Exercise materials
-- Begin --

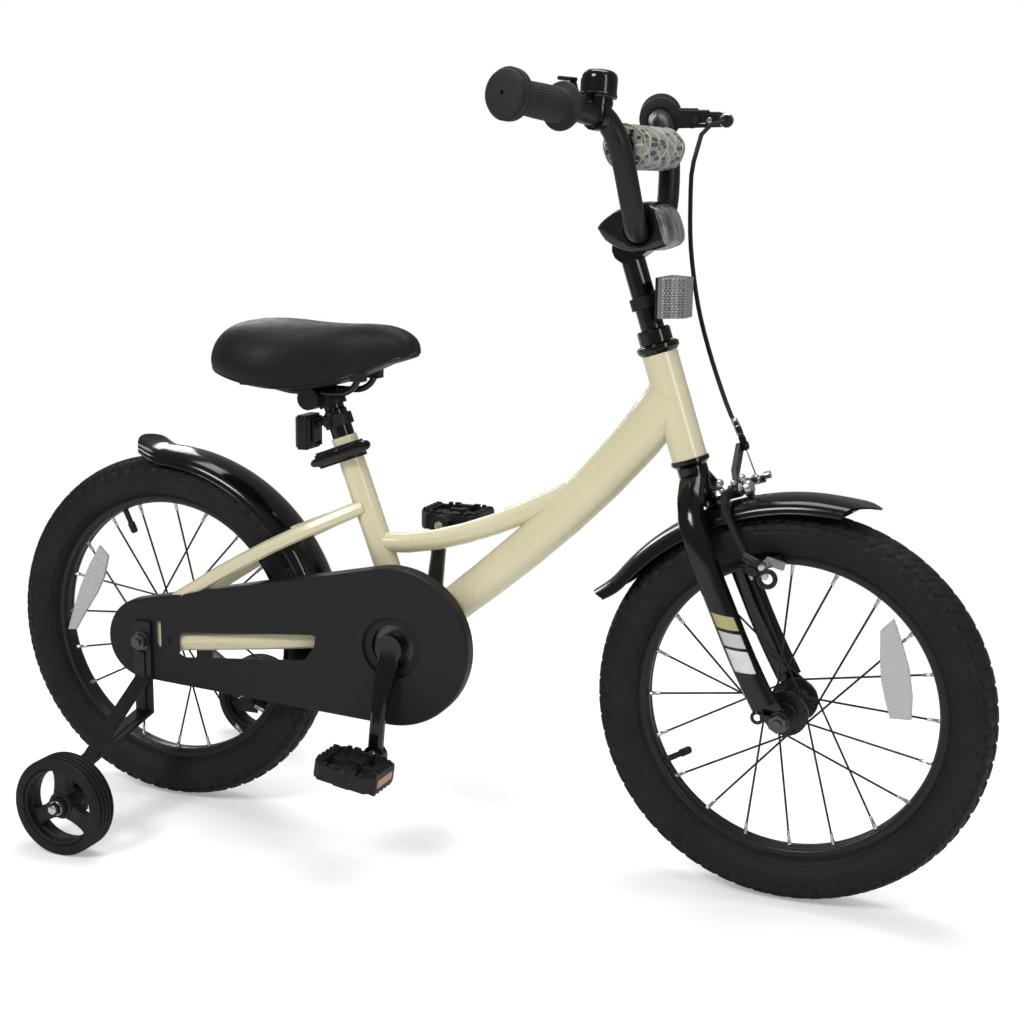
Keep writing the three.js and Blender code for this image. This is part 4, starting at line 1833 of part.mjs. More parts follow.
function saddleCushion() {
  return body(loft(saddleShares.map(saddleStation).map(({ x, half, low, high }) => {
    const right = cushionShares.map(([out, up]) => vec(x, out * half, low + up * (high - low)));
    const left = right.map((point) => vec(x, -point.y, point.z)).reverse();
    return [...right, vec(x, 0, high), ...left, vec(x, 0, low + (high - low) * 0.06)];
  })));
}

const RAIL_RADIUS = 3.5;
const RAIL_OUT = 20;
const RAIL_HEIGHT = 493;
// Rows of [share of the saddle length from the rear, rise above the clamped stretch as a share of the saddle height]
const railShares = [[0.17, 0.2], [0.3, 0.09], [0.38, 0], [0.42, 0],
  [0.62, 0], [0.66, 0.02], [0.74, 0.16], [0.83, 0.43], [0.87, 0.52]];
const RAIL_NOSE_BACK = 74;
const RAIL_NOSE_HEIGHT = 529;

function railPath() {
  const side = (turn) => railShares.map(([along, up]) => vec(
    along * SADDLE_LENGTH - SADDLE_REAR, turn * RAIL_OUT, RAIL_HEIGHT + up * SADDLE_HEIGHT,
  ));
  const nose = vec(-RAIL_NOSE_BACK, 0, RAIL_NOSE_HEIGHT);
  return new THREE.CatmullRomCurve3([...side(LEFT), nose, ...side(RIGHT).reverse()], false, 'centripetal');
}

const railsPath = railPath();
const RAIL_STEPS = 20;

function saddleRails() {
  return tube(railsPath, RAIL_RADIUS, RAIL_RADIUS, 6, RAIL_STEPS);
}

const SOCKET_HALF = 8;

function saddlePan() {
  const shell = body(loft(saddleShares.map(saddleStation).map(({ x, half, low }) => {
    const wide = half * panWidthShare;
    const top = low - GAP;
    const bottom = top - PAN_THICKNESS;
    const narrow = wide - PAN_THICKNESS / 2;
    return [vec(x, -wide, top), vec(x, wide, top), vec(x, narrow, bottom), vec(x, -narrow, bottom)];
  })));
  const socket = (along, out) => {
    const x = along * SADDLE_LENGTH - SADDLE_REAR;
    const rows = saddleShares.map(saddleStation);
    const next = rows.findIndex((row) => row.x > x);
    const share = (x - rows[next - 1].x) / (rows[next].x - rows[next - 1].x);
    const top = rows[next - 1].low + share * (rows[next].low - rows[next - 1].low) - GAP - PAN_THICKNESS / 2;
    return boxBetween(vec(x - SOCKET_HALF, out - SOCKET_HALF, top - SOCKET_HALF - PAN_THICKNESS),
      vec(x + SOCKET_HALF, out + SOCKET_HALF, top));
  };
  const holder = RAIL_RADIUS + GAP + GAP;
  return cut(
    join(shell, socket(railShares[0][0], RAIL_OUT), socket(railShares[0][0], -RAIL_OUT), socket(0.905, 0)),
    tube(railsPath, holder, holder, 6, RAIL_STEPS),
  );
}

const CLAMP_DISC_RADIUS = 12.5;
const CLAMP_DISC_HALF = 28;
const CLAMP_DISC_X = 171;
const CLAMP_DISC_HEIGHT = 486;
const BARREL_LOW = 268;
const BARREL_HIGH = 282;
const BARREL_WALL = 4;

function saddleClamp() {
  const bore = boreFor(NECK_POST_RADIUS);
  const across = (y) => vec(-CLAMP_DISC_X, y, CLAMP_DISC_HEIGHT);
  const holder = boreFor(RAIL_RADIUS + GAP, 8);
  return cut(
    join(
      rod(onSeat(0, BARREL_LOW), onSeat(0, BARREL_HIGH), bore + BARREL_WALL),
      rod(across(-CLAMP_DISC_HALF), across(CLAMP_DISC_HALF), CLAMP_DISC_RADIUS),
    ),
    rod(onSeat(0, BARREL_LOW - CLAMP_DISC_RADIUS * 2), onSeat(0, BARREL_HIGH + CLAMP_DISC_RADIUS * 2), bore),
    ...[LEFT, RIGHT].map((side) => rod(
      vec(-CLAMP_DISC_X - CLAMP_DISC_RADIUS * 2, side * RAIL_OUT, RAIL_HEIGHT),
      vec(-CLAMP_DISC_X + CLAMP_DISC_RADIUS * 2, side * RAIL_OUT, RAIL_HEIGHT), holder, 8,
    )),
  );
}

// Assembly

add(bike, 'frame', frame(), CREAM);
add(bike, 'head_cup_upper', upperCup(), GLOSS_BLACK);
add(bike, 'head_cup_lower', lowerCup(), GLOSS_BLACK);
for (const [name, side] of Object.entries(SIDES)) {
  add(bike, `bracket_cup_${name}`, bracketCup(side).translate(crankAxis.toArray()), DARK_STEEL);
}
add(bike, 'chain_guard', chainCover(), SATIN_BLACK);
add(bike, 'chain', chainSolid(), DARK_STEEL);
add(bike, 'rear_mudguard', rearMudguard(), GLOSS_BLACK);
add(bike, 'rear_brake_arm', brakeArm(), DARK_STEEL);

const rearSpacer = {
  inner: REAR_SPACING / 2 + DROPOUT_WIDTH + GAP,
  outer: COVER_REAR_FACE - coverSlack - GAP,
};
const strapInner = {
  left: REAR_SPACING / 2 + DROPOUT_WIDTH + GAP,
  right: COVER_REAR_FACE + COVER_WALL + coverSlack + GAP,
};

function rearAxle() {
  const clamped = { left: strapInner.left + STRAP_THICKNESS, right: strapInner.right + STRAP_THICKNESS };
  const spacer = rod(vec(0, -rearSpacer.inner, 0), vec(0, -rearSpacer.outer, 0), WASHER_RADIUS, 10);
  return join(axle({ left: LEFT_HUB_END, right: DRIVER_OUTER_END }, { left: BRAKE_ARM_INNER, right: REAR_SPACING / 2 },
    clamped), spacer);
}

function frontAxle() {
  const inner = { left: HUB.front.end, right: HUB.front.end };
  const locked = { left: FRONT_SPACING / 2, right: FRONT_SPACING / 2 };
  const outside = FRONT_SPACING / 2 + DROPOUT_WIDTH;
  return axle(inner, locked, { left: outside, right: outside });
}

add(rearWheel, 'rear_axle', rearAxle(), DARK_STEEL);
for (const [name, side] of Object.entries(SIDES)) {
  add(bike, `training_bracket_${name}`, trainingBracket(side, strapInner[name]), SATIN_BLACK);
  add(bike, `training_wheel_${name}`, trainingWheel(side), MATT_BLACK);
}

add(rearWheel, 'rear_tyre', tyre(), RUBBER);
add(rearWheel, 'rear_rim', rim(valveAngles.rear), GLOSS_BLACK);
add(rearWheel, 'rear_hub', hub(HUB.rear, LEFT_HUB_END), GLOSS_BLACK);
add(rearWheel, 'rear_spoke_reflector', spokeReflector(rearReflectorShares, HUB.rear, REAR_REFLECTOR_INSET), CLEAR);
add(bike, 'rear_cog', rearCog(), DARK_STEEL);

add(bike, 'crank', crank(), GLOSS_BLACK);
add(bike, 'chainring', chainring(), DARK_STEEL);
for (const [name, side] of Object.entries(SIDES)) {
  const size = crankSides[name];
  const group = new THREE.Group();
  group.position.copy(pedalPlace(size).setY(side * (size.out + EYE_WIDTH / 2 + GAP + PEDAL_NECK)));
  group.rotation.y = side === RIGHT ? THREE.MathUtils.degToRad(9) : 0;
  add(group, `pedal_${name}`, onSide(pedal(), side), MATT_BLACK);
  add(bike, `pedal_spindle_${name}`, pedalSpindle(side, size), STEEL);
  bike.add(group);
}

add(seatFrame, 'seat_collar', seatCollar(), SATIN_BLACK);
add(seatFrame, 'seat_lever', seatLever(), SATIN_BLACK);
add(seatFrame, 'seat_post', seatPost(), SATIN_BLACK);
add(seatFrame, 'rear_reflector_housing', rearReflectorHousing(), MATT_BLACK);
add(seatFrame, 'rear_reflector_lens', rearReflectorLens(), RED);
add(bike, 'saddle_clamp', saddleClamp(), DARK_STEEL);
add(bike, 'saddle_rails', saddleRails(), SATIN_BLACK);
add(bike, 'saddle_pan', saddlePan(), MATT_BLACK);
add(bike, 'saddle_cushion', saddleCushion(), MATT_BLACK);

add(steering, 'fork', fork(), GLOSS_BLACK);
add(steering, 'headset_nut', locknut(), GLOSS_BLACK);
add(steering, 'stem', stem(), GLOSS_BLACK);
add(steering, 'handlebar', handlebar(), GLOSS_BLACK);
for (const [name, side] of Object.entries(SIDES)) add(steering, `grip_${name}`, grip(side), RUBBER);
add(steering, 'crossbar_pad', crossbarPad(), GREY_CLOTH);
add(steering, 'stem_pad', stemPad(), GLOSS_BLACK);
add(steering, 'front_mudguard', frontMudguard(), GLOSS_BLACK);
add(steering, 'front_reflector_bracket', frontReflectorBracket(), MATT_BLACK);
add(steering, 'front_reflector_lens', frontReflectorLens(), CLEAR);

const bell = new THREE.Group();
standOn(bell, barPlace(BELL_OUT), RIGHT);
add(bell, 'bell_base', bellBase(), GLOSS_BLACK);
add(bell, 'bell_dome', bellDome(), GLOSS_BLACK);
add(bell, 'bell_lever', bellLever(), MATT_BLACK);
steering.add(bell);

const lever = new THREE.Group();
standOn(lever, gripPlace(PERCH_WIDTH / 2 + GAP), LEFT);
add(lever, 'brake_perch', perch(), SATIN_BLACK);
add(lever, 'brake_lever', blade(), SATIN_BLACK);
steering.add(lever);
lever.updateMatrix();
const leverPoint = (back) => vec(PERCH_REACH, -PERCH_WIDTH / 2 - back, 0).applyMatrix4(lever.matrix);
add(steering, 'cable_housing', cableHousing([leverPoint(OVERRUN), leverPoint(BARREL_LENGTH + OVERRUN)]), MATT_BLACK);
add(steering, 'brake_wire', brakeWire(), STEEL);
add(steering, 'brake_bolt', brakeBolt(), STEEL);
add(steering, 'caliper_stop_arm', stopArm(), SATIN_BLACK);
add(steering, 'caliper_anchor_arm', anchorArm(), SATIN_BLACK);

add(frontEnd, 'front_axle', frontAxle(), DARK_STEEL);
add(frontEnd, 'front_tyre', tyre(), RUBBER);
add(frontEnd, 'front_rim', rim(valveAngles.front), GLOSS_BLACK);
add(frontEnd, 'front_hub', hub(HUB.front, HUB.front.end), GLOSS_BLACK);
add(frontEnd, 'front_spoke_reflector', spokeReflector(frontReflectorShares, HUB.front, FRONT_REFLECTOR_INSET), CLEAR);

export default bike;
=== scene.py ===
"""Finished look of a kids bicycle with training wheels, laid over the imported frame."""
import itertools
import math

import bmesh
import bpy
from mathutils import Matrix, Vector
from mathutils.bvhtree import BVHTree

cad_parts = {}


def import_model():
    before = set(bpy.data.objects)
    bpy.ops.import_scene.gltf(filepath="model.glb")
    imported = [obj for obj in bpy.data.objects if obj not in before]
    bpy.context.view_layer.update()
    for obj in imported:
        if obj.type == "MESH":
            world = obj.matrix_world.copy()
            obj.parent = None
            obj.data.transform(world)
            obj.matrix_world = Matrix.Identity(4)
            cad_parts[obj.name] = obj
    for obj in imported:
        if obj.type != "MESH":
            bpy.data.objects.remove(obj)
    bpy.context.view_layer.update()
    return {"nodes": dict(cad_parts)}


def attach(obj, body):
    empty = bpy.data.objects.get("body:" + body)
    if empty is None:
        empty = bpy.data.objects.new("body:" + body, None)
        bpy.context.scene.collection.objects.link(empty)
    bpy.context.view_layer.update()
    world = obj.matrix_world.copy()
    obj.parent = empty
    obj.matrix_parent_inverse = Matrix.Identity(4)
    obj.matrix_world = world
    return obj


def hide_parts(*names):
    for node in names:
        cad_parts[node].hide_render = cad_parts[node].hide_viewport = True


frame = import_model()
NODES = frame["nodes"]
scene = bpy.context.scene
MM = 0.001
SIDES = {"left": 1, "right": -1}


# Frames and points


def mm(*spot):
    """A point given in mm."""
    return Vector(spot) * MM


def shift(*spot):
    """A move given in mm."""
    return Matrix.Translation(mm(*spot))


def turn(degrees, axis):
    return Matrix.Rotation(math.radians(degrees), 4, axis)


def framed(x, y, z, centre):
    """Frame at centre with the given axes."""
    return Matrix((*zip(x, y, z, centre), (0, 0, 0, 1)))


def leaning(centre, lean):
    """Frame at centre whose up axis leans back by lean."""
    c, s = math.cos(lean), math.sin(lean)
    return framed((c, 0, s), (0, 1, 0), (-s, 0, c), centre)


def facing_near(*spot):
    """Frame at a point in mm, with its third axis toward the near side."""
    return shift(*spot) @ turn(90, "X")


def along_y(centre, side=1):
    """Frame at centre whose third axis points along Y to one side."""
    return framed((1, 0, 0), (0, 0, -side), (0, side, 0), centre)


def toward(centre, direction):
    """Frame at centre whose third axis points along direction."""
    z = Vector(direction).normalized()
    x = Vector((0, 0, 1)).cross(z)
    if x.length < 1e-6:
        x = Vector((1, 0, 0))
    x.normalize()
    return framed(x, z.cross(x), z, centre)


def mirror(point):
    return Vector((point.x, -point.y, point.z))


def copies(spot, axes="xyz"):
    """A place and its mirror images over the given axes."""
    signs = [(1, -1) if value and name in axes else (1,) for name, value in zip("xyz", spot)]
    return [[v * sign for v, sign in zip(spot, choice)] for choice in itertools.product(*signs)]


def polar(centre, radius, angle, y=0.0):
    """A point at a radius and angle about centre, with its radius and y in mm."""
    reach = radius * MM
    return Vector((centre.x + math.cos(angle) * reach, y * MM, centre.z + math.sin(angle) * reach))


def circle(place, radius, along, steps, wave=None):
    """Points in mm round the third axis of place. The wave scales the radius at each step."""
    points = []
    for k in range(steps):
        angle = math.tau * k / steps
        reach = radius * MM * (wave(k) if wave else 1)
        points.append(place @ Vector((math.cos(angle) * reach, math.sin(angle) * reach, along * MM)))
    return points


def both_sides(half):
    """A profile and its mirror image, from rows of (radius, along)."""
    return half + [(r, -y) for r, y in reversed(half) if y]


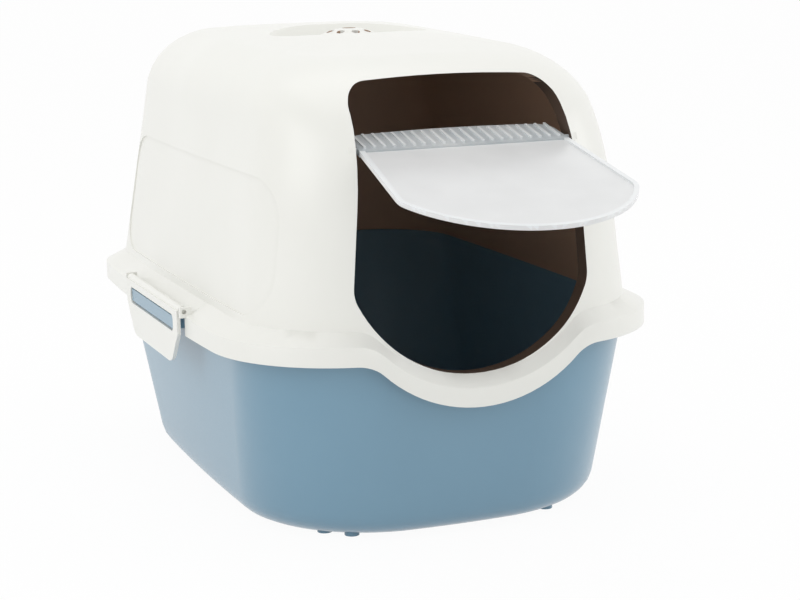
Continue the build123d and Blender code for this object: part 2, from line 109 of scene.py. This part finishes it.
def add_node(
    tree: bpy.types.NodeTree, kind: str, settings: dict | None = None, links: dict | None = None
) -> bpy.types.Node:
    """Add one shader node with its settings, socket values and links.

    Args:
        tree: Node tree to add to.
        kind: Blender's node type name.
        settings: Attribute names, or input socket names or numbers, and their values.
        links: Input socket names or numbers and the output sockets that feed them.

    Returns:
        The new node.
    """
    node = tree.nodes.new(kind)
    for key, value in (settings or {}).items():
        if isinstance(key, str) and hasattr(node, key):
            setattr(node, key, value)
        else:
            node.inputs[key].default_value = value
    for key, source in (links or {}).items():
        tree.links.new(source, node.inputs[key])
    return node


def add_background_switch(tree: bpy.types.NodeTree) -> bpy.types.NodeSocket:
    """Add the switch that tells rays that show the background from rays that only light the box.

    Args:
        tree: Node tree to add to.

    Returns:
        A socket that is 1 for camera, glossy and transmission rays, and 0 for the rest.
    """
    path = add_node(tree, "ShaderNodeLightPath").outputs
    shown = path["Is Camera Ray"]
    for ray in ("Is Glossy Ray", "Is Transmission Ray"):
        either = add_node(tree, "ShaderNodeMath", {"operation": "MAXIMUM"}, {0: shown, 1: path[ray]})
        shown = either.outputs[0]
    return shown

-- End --

Exercise
Above are the entries. Quote exactly the lines from the one bearing "add(frontEnd, 'front_axle', frontAxle(), DARK_STEEL);" through the one bearing "obj.parent = empty".

Expected output
add(frontEnd, 'front_axle', frontAxle(), DARK_STEEL);
add(frontEnd, 'front_tyre', tyre(), RUBBER);
add(frontEnd, 'front_rim', rim(valveAngles.front), GLOSS_BLACK);
add(frontEnd, 'front_hub', hub(HUB.front, HUB.front.end), GLOSS_BLACK);
add(frontEnd, 'front_spoke_reflector', spokeReflector(frontReflectorShares, HUB.front, FRONT_REFLECTOR_INSET), CLEAR);

export default bike;
=== scene.py ===
"""Finished look of a kids bicycle with training wheels, laid over the imported frame."""
import itertools
import math

import bmesh
import bpy
from mathutils import Matrix, Vector
from mathutils.bvhtree import BVHTree

cad_parts = {}


def import_model():
    before = set(bpy.data.objects)
    bpy.ops.import_scene.gltf(filepath="model.glb")
    imported = [obj for obj in bpy.data.objects if obj not in before]
    bpy.context.view_layer.update()
    for obj in imported:
        if obj.type == "MESH":
            world = obj.matrix_world.copy()
            obj.parent = None
            obj.data.transform(world)
            obj.matrix_world = Matrix.Identity(4)
            cad_parts[obj.name] = obj
    for obj in imported:
        if obj.type != "MESH":
            bpy.data.objects.remove(obj)
    bpy.context.view_layer.update()
    return {"nodes": dict(cad_parts)}


def attach(obj, body):
    empty = bpy.data.objects.get("body:" + body)
    if empty is None:
        empty = bpy.data.objects.new("body:" + body, None)
        bpy.context.scene.collection.objects.link(empty)
    bpy.context.view_layer.update()
    world = obj.matrix_world.copy()
    obj.parent = empty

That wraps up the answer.